Lively, entertaining reviews of, and essays on, old and newer films and everything relating to them, written by professional author William Schoell.
Thursday, April 25, 2013
DEAD OF NIGHT (1977)
Curtis followed up his ratings-successful telefilm Trilogy of Terror with this second anthology of horror stories, which was also the pilot for a projected series. In "Second Chance," scripted by Richard Matheson from a Jack Finney story, a man (Ed Begley Jr. of Eating Raoul) restores a car in which a couple was killed years ago, and discovers that it can drive him all the way to the past to prevent their deaths.

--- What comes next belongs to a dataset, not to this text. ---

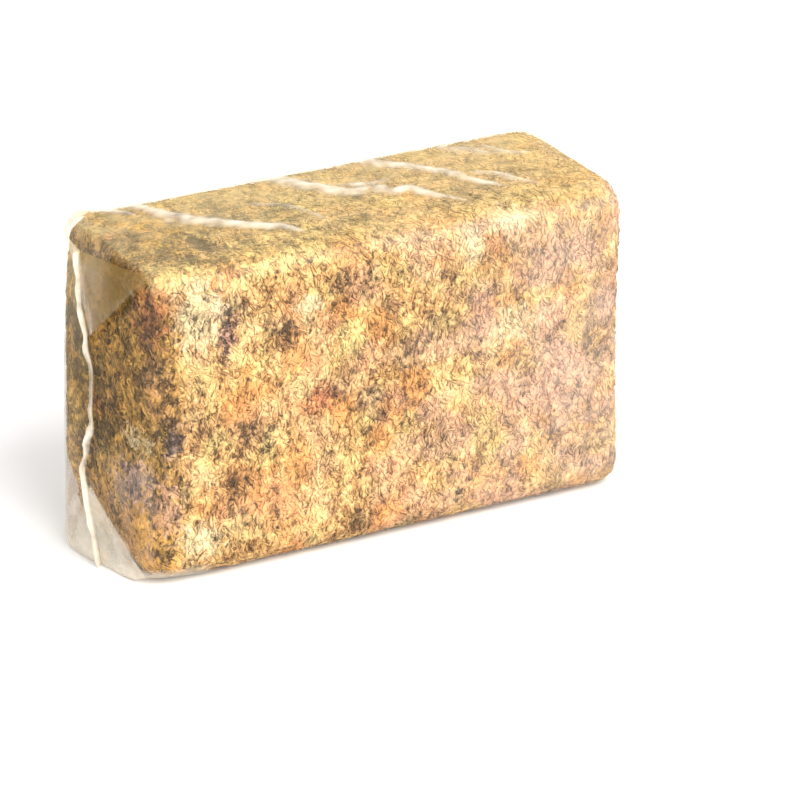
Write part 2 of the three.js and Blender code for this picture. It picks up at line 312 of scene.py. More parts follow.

Ann Doran from It, The Terror from Beyond Space has a supporting role. "No Such Thing as a Vampire," which Matheson scripted from his own short story, features a fake vampire murder plot, and boasts some very good performances from Patrick Macnee and Horst Buchholz. "Bobby," written by Matheson, also has fine performances from Joan Hackett and Lee H. Montgomery in a story about a grieving mother who thinks she's called her drowned son back from the grave. The story has a good ending, but it is neither frightening nor moving, which you can pretty much say about the movie in general. Curtis remade "Bobby" even less effectively in Trilogy of Terror II. Robert Cobert's score is mediocre and does nothing to help the telefilm.
Verdict: Reasonably entertaining if very minor horror anthology. **1/2.